Application of Artificial Neural Networks to Forecast River Discharge Rates: A Case Study of the Grootfontein Aquifer

Abstract

In this paper, we attempt to provide a data driven approach for modelling discharge rates in a groundwater-fed spring emanating from the Grootfontein dolomite aquifer, within the North West province. While application of neural networks for discharge prediction in general has been investigated by many authors, in this paper, we employ several neural network architectures using different feature sets to select the most prominent feature set and neural network model in the prediction of discharge rates from the Grootfontein aquifer. Three different neural networks were tested including Long-short Term Memory, Gated Recurrent Unit and Feed Forward Neural network. The results show that by including groundwater levels, all networks significantly improved in their performance as compared to without, recording lowest MAE score of 0.046 (m3/s) and 0.219 (m3/s) respectively. The results from this paper infer that recurrent neural networks are promising tools for predicting discharge rates in the study area.
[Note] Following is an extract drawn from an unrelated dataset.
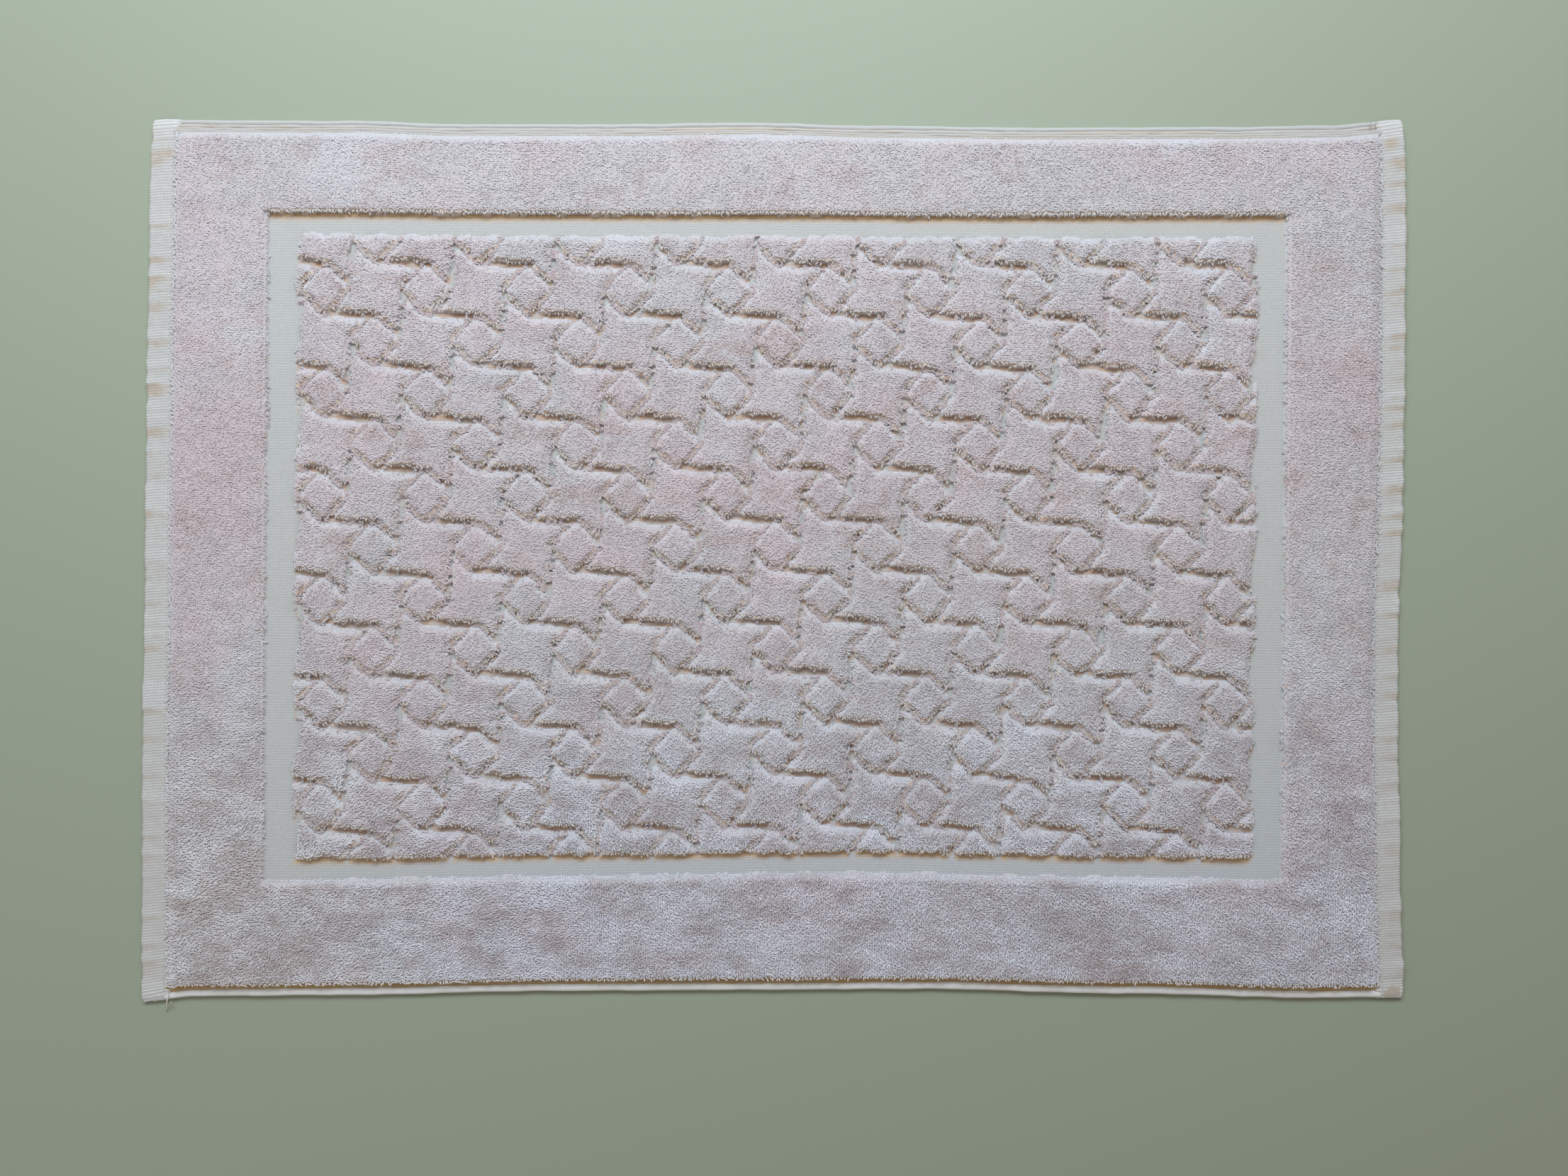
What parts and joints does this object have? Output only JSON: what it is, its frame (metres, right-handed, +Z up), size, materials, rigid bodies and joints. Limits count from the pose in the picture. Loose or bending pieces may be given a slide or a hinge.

Furthermore, the paper also infers that groundwater levels can be successfully applied to predict the discharge rates of groundwater-fed springs, generate discharge data or patch missing discharge data in the compartment as long as we have key groundwater levels and a weather station nearby. Due to the lack of spring discharge monitoring in many areas of South Africa, this kind of methodology could become a useful tool in water resource management and also supporting water agencies to face drought issues specifically in karst regions.